What’s a Customer Data Platform?

What’s a Customer Data Platform?

Customer Experience Customer Management Data Center

3 minutes Read | Published June 9, 2020 | April Toledo

An online shopper’s path to purchase hardly follows a straight path. He or she might spend a lot of time browsing among e-commerce sites before settling on a product or service that might benefit him or her best. Want to get to know your customers better and guide them towards buying from you? A customer data platform (CDP) comes in handy. This customer profiling tool uses data from various sources and correlates them to help you improve buyer experience.

How does a customer data platform work?

Treat CDP as a cornerstone for managing your customer’s purchase journey. Your buyers expect to seamlessly connect with products and services that are relevant to them. They want something that meets their needs, and anything less or regarded as irrelevant will be seen as a waste of time. Keeping up with their touchpoints, such as how they respond to various phases in their customer journey, will leverage your competitive advantage. 

To make a CDP instrumental, integrate it with your customer relationship management (CRM) platform. CRM is where you manage your interaction, transactions, and other customer-centric processes with your buyers. You’ll see how applying the CDP-CRM combo can be effective in strategizing personalized brand communication across various marketing channels. The data CDP collects, organizes, categorizes, and analyzes include:

  • Past purchases
  • Browsing history from websites and mobile apps
  • Demographics
  • Events like downloads, clicks, duration of stay in a site, etc.
  • Product usage
  • Partner and third-party transactions
  • Offline sources like POS, CRM, and loyalty programs

...and many more. 

Because CDP information is sourced from all the devices and digital tools that your customer uses, privacy and security are components that are important to ensure your CDP’s maximum performance. Your CDP must be able to detect and shut off any unauthorized bot trackers that are outside your tag management systems (TMS). This can make it easier for you to unify information taken only from the most relevant data sources, enabling you to drive timely and relevant interactions.

What are the key benefits of a CDP?

In a bigger picture, a CDP can improve your business through improved buyer relationships and more comprehensive software and marketing effort execution. Among its key benefits include:

Avoiding data silos

Data silos happen when data is accessible only in one department. The rest of your company could have benefited from this information but for some reason, it was isolated from them. The result? Inhibited productivity due to unavailable or omitted intelligent resources that end up getting wasted. For example, the data about buyer demographics that was made accessible only to marketing could have boosted the efforts of sales.

With CDP, customer data is integrated into one place where your authorized personnel can access them. This can be a ground for better collaboration among your teams.

Get to know your buyers better

CDP is focused on collecting first-party data or data that your brand owns through direct interaction with your target buyers. The data can include pages with the most site visits, your number of subscribers, or the increase of your social media followers. CDP also gives you high-quality insights about your customers as well as the highest visibility and ROI from your marketing efforts. It can tell you the items that your customers frequently buy, the topics of the blogs on your website that they often read, and the concerns they bring up in your social media conversations.

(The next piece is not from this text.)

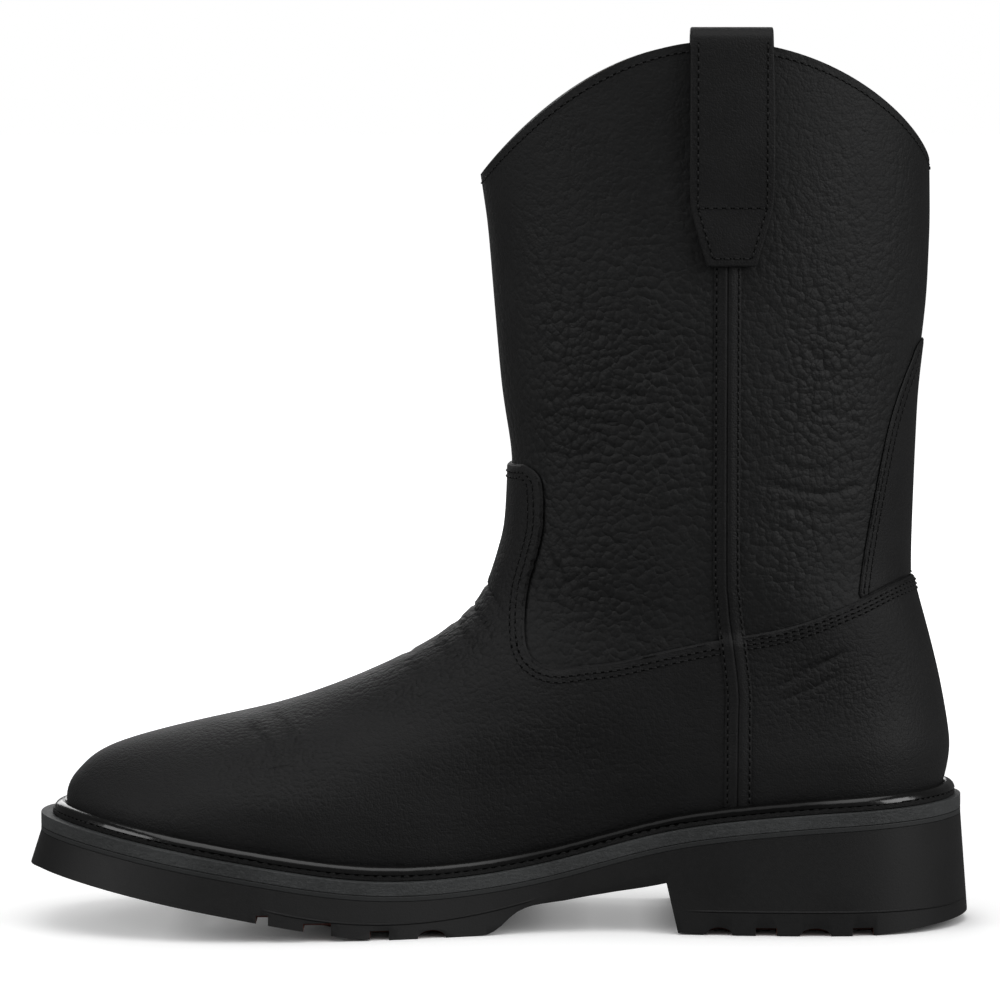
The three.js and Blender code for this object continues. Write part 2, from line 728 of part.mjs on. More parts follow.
function makeWelt() {
  const beadLevel = 0.36;
  const gap = overlay + 2 * clearance;
  const edge = gap + 2 * beadRadius + weltFlange;
  const low = (x) => soleTop(x) + clearance;
  const high = (x) => low(x) + weltThickness;
  const rings = arounds.map((around) => {
    const bead = upperPoint(beadLevel, around, gap + beadRadius);
    const out = outward(0, around);
    const arc = [0, 45, 90, 135, 180].map((degrees) => {
      const angle = THREE.MathUtils.degToRad(degrees);
      const point = bead.clone().addScaledVector(out, beadRadius * Math.cos(angle));
      point.z += beadRadius * Math.sin(angle);
      return point;
    });
    const flange = arc[0].clone();
    flange.z = high(flange.x);
    const inner = solePoint(around, gap, low);
    return [inner, solePoint(around, edge, low), solePoint(around, edge, high), flange, ...arc];
  });
  return ringSolid(rings.reverse());
}

function makeInsole() {
  const ring = (height) => arounds.map((at) => solePoint(at, -wall - clearance, height));
  const low = (x) => soleTop(x) + clearance;
  return loft([ring(low), ring((x) => low(x) + insoleThickness)]);
}

// Materials
function finish(color, roughness) {
  return new THREE.MeshStandardMaterial({ color, roughness, metalness: 0 });
}

const shaftLeather = finish(0x202020, 0.6);
const footLeather = finish(0x1e1e1f, 0.68);
const blackRubber = finish(0x212122, 0.55);
const greyRubber = finish(0x373939, 0.6);
const glossyWelt = finish(0x151515, 0.25);
const liningLeather = finish(0x3a342e, 0.8);

const boot = new THREE.Group();

function add(name, geometry, material) {
  const mesh = new THREE.Mesh(geometry, material);
  mesh.name = name;
  boot.add(mesh);
}

add("outsole", makeOutsole(), blackRubber);
add("slip_sole", makePlate(slipSoleDepth, slipSoleThickness), greyRubber);
add("midsole", makePlate(0, midsoleThickness), greyRubber);
add("welt", makeWelt(), glossyWelt);
add("insole", makeInsole(), liningLeather);
add("upper", makeUpper(), shaftLeather);
add("vamp", makeVamp(), footLeather);
add("counter", makeCounter(), footLeather);
add("back_stay", makeBackStay(), footLeather);
add("shaft_seam_inner", makeShaftSeam(1), shaftLeather);
add("shaft_seam_outer", makeShaftSeam(-1), shaftLeather);
add("foot_seam_inner", makeFootSeam(1), footLeather);
add("foot_seam_outer", makeFootSeam(-1), footLeather);
add("pull_strap_inner", makeStrap(1), shaftLeather);
add("pull_strap_outer", makeStrap(-1), shaftLeather);

export default boot;
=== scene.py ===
"""A western pull-on work boot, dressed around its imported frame.

The boot's own axes: +X points to the toe, +Y to the inner side of the foot and +Z up, in metres.
"""

import json
import math

import bpy
import numpy as np
from bpy.props import FloatProperty, FloatVectorProperty, IntProperty, PointerProperty
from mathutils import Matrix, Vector
from mathutils.bvhtree import BVHTree
from mathutils.kdtree import KDTree

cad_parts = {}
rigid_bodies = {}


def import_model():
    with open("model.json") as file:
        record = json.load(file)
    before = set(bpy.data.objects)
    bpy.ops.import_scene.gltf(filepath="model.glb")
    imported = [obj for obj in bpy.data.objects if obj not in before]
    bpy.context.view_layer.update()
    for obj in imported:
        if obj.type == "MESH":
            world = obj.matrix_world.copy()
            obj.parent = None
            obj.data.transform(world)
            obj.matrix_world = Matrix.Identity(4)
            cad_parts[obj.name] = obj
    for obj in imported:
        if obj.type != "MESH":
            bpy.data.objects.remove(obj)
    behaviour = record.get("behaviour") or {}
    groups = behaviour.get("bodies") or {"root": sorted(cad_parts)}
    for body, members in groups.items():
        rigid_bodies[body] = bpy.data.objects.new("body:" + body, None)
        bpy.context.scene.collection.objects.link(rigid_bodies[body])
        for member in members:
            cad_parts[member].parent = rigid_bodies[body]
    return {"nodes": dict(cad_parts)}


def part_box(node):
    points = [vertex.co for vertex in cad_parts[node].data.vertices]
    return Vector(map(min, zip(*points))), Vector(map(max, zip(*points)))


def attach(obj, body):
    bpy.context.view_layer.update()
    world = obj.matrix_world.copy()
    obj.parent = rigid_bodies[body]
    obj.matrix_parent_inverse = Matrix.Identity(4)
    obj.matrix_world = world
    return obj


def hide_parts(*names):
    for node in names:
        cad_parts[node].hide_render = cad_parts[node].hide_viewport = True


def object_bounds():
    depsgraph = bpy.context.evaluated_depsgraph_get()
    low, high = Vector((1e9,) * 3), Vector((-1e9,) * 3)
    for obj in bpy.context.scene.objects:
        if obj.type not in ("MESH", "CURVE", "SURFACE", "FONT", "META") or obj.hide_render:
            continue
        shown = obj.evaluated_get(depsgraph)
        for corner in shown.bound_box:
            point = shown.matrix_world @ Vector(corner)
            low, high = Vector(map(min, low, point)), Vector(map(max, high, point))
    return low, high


bl_info = {
    "name": "Western work boot",
    "version": (1, 0, 0),
    "blender": (4, 5, 0),
    "location": "View3D > Sidebar > Boot",
    "description": "Dresses the frame of a pull-on western work boot",
    "category": "Add Mesh",
}

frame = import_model()
cad_low, cad_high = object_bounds()

MM = 0.001
SIDES = {1: "inner", -1: "outer"}
SHARP = math.radians(50)
REACH = 0.12  # past the boot's widest place, on either side
SAME_PLACE = 0.001 * MM  # vertices nearer than this are one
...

From all that data, a CDP builds profiles for each of your customers, constructs their identity graphs, and analyzes their purchase behavior. The patterns that emerge equip you for more effective and accurate promotional efforts. You as the marketer would have a more accurate idea of the products your customer prefers, the ones he ignores, and the kind of emotional or informational trigger that can make him respond to a call-to-action in his buying journey.

Consolidating cross-channel marketing efforts

With an accurate, consolidated database that CDPs build, your cross- and multi-channel marketing executions are unified. For example, the stats from your customer website visits can be correlated to the items purchased in your e-commerce site to the actual time of day (or night) that online transactions are being made. Armed with all that information, your marketing department can become more nimble and responsive. Your campaigns become more targeted and effective. The usual waste that comes with guesswork is reduced, if not altogether avoided.

There’s a rich source of information everywhere, yet data quantity is nothing if you can’t make sense of it. As such, CDPs can empower your business towards building more relevant, timely, and profitable interactions with your customers.